● **Information provided**
==================================================
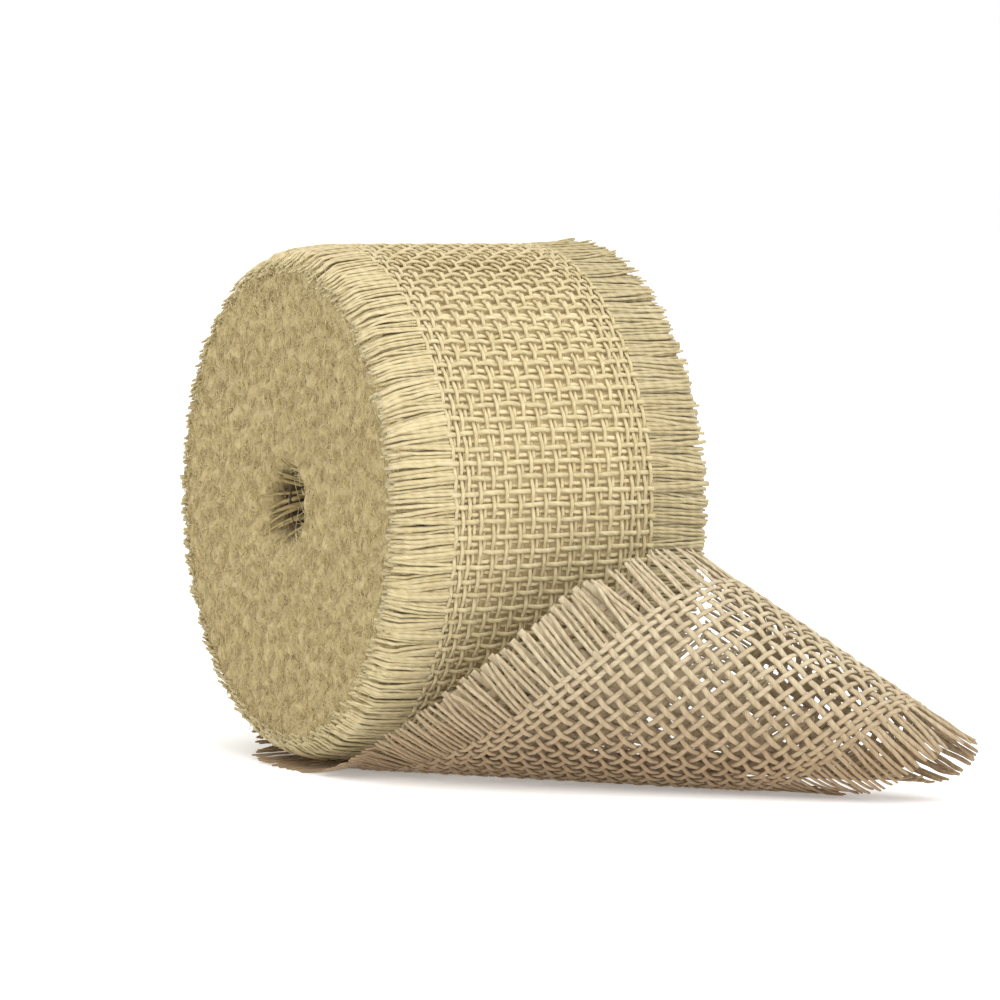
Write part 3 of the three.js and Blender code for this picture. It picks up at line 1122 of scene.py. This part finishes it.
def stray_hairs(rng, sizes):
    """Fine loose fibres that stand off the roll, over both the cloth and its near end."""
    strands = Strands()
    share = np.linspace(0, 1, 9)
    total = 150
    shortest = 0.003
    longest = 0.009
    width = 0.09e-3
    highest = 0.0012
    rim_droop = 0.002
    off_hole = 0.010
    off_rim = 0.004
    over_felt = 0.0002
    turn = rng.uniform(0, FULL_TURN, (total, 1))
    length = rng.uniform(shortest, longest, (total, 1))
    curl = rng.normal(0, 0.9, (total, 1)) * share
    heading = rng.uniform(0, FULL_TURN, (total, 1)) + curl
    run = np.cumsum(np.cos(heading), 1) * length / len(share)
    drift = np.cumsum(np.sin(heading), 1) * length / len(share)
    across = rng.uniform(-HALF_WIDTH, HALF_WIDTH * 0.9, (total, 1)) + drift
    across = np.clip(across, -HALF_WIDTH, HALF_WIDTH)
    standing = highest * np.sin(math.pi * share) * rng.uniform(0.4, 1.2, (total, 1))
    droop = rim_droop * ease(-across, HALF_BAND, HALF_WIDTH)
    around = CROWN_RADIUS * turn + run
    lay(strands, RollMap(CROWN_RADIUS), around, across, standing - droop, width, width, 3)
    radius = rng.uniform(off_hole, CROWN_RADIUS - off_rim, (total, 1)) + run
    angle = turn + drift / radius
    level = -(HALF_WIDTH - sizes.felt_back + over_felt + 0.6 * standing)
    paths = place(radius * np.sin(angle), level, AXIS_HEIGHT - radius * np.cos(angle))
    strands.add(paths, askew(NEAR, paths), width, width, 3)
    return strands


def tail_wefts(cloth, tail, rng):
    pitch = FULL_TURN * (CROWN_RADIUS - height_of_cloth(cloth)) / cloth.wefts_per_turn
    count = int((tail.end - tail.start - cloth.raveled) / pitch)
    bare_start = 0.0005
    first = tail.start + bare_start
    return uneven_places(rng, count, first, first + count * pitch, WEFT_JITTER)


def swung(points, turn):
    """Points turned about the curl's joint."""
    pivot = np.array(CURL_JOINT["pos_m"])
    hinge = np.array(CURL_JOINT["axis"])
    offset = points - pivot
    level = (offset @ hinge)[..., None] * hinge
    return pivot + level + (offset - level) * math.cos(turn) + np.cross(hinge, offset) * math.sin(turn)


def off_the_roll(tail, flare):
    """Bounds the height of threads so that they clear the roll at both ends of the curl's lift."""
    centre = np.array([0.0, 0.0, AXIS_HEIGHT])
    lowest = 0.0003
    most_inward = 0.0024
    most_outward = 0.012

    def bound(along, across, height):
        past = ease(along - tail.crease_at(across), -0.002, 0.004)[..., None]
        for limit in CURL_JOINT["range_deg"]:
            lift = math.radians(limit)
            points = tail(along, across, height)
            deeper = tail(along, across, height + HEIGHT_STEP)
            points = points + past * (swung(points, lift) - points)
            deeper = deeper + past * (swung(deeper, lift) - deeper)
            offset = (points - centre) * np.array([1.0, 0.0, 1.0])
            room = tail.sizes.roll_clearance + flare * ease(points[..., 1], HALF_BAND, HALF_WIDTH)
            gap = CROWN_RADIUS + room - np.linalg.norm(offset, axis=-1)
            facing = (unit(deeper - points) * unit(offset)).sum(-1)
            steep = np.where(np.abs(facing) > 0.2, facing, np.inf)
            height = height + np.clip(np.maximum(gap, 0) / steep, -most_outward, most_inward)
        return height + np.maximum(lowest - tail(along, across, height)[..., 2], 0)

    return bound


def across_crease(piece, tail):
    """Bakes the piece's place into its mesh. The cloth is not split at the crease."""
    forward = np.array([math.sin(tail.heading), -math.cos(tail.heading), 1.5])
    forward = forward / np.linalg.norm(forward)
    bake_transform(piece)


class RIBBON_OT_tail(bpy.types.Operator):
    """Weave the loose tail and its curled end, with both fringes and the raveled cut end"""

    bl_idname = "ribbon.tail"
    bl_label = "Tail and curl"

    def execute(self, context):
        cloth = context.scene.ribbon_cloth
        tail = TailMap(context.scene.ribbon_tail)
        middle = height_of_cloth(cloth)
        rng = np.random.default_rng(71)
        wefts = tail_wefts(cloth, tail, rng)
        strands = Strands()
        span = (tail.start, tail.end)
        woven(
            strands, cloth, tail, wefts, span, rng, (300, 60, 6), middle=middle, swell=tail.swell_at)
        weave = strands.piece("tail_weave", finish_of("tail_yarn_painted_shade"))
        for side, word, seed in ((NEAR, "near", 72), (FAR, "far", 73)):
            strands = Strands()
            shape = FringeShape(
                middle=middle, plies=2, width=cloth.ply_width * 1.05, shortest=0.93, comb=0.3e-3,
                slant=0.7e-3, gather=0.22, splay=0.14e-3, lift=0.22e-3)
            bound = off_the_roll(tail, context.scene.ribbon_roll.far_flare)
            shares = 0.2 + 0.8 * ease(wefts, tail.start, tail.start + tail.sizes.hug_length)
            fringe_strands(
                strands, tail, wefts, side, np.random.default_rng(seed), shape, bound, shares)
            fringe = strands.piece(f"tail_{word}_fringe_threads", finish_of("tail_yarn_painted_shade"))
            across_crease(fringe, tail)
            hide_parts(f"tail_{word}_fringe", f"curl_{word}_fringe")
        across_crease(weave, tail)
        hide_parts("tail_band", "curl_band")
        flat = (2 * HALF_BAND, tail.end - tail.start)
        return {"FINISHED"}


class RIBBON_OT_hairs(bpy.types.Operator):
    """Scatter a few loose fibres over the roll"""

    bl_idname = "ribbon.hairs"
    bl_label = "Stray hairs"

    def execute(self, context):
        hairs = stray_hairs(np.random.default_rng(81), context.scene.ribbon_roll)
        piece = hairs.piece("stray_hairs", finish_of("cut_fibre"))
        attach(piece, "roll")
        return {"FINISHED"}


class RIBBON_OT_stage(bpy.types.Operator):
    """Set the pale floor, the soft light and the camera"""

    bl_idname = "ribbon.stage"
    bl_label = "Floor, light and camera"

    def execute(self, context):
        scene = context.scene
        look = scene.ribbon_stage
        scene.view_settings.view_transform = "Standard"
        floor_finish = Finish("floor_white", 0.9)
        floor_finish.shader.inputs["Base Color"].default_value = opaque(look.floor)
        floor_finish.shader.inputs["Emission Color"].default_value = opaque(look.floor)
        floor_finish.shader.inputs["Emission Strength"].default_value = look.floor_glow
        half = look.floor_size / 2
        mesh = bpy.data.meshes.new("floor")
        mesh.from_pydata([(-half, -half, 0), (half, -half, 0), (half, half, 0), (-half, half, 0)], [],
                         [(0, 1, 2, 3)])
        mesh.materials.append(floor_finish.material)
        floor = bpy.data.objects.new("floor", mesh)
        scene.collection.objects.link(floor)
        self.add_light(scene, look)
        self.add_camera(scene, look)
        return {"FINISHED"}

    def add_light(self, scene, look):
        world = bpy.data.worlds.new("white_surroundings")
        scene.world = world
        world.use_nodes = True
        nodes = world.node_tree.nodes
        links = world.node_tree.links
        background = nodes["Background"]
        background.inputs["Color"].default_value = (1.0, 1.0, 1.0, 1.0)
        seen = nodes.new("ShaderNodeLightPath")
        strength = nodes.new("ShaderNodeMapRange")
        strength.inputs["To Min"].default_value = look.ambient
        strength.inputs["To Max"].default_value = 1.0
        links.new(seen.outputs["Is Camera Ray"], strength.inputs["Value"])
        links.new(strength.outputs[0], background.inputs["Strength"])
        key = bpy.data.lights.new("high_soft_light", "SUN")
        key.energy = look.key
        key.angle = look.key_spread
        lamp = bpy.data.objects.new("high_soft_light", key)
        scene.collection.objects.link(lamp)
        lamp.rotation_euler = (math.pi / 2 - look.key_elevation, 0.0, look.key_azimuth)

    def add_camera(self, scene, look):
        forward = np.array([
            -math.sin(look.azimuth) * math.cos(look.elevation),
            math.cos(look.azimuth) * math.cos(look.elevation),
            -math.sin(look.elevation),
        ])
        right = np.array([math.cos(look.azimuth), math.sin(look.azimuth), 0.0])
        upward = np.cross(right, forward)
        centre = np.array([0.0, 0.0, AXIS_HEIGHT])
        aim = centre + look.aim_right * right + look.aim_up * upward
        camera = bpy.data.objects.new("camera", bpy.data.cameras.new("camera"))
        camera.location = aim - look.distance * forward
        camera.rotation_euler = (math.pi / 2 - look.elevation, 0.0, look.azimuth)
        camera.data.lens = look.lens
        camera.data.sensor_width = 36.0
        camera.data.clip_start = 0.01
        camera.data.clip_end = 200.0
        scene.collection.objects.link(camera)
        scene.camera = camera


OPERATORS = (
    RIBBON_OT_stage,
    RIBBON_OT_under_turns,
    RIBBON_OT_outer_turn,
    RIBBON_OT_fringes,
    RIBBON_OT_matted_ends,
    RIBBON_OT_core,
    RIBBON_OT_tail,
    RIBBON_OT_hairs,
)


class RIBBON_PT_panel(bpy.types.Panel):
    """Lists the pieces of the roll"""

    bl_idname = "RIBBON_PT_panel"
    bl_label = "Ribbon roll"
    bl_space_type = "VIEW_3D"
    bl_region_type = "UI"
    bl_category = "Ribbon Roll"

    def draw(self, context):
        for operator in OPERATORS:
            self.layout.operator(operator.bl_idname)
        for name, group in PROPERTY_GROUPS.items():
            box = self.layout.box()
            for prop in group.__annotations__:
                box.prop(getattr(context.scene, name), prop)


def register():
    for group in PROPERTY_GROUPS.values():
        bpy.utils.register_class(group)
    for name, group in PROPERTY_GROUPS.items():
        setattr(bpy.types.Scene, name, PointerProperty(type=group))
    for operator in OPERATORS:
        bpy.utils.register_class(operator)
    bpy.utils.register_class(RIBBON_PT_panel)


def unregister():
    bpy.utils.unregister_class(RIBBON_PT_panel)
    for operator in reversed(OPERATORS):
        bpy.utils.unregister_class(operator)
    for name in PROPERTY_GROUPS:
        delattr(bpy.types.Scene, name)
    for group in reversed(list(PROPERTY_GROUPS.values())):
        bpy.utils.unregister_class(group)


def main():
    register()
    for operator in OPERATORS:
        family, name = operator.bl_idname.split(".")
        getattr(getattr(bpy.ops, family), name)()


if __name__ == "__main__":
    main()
==================================================
Collect each line above holding the string "word".

● **Answer below**
        for side, word, seed in ((NEAR, "near", 72), (FAR, "far", 73)):
            fringe = strands.piece(f"tail_{word}_fringe_threads", finish_of("tail_yarn_painted_shade"))
            hide_parts(f"tail_{word}_fringe", f"curl_{word}_fringe")